*Task statement:*
Only the lines from the one containing "Keep writing the" through the one containing "along each leg." are wanted. Give them again exactly, both ends included.
>> START Entries supplied
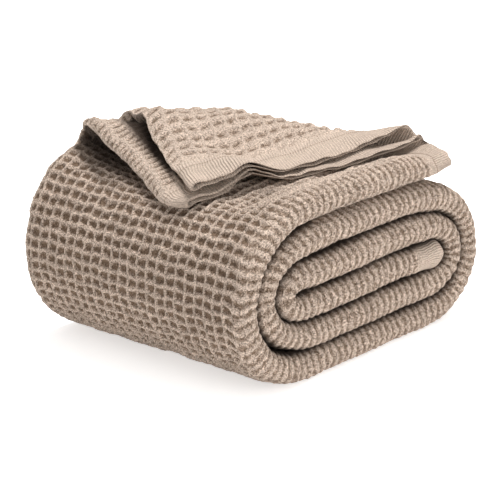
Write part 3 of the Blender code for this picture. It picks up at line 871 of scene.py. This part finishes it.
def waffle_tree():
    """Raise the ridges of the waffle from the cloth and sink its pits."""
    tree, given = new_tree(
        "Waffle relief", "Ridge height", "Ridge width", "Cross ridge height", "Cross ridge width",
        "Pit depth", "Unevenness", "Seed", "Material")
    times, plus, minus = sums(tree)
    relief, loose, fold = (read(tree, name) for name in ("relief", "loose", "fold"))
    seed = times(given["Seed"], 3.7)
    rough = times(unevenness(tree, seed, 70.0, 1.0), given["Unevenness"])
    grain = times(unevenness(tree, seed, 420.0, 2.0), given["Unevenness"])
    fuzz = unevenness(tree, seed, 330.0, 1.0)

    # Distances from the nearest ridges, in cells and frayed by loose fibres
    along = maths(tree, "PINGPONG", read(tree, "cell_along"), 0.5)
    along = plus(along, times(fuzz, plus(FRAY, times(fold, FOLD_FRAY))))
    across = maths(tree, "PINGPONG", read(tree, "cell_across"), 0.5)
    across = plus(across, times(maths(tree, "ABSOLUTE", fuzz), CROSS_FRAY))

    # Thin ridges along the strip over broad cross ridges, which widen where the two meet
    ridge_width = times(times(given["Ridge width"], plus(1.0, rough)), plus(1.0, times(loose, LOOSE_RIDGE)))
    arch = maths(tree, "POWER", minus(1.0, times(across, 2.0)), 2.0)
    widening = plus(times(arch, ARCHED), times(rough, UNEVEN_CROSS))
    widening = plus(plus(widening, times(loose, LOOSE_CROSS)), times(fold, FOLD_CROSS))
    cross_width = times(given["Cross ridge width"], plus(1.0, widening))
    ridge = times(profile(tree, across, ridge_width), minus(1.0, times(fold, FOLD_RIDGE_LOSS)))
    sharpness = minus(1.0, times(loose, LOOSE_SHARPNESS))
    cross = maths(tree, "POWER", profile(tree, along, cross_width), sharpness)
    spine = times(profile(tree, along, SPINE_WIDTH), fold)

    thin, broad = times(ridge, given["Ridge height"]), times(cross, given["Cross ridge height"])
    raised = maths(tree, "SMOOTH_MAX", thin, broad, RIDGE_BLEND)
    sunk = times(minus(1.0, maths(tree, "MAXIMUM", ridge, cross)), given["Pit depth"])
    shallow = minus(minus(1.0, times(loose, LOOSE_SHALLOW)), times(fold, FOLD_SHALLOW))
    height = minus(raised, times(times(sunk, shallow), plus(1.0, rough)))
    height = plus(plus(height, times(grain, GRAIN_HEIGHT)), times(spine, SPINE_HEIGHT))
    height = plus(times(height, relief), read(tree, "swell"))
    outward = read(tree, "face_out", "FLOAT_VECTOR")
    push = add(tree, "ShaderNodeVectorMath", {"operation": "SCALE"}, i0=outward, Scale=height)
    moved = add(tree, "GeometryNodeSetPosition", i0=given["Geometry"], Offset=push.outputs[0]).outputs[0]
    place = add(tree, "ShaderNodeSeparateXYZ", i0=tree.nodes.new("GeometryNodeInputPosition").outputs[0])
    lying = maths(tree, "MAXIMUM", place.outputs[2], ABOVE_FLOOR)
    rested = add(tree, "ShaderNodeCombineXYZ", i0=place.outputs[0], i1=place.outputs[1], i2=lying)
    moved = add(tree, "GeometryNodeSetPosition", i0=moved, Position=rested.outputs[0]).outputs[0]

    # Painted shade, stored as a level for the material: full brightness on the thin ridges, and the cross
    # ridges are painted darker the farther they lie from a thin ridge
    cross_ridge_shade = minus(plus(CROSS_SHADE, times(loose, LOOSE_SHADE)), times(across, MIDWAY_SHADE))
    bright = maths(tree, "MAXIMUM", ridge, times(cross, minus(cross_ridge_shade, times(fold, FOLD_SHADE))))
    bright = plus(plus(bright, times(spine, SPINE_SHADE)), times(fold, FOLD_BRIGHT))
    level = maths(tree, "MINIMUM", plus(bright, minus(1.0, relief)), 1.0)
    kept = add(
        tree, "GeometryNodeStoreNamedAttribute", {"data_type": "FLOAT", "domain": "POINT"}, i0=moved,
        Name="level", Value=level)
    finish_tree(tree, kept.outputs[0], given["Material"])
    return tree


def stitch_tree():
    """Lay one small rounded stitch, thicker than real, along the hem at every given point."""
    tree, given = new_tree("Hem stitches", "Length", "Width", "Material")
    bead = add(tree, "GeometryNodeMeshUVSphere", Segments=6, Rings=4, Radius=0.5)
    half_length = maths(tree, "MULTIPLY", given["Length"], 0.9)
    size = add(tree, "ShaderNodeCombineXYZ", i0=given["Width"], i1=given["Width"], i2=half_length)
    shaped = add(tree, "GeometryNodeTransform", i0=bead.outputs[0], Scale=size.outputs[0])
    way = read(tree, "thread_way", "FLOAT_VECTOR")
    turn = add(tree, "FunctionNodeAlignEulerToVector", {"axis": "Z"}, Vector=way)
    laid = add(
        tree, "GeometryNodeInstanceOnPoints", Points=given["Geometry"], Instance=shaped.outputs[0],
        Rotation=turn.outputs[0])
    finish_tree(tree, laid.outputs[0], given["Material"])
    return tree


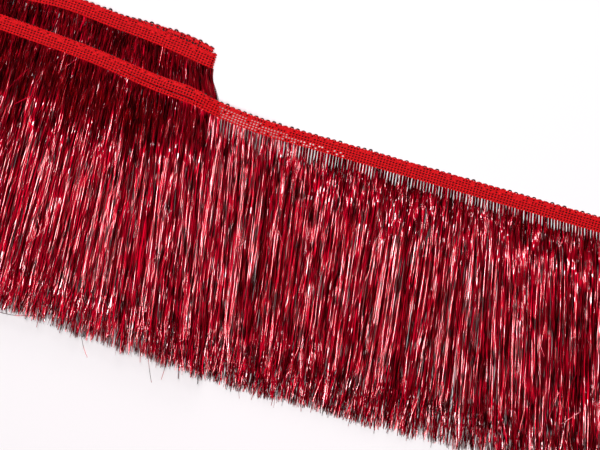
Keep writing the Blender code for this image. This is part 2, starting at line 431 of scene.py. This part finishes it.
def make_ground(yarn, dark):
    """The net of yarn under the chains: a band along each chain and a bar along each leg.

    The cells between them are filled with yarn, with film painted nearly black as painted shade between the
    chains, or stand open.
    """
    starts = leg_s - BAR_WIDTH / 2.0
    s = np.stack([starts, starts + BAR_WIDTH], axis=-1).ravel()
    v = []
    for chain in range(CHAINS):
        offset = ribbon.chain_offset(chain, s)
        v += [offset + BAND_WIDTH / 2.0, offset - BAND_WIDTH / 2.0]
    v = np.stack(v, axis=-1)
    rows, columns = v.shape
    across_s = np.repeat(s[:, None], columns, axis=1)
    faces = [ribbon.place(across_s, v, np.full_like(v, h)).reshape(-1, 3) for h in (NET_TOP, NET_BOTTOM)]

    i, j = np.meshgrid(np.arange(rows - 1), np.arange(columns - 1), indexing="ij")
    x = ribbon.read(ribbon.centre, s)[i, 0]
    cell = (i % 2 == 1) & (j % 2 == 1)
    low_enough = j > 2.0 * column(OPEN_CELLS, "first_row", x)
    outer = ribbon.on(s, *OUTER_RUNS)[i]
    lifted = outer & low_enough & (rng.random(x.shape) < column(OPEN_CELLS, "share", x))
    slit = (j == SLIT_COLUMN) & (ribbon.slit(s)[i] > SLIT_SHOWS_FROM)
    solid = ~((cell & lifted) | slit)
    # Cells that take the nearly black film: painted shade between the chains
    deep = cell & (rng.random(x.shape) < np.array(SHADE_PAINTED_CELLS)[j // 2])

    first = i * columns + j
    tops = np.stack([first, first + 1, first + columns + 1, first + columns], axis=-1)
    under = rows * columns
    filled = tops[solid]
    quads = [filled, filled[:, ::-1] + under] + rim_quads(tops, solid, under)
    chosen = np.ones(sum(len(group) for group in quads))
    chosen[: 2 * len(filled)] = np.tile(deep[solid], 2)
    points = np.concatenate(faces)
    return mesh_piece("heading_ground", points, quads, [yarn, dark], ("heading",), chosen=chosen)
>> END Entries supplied
*Reply:*
Keep writing the Blender code for this image. This is part 2, starting at line 431 of scene.py. This part finishes it.
def make_ground(yarn, dark):
    """The net of yarn under the chains: a band along each chain and a bar along each leg.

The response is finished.